Rob Monk encountered somone’s vinyl collection sprawled sleeveless and naked across the pavement near the D&T cafe on Kingsland Road, and I was caught somewhat off-guard by a lady pushing a buggy, who, as we passed each other outside the Yucatan Bar on Stoke Newington Road, turned and with great vehemence, greeted me with just one word: MUMMY.
(We are unrelated.)
Additionally, a man offered me both spiritual salvation and cheap calls to countries that, although the only geographical qualification in my possession is a humble GCSE, I am certain do not exist (Eximalia, anyone?) and a small child on Dalston Lane bit a man’s leg.

Tramp rabbit. Spotted by Russ Hodges on the Stamford Road end of Buckingham Road.
Shouty tramp on Balls Pond Road appropriating adjectives to passers by. Mine was ‘bluish green’.

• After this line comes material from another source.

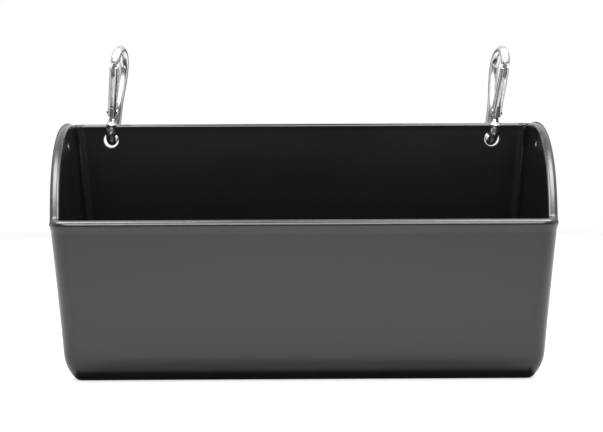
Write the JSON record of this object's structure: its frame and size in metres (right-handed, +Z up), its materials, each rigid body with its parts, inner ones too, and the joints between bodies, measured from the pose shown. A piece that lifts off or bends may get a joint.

The chaps at The Alibi were surprised when an otherwise unremarkable young man attempted to leave with several rolls of cheap toilet paper stuffed under his jacket, and last night a brief stop in the supermarket closest to Palatine Road was made far more interesting by a somewhat inebriated Rastafarian man who declared the shop’s produce ‘forbidden fruit’ and sang a song about riding an upside down biscuit.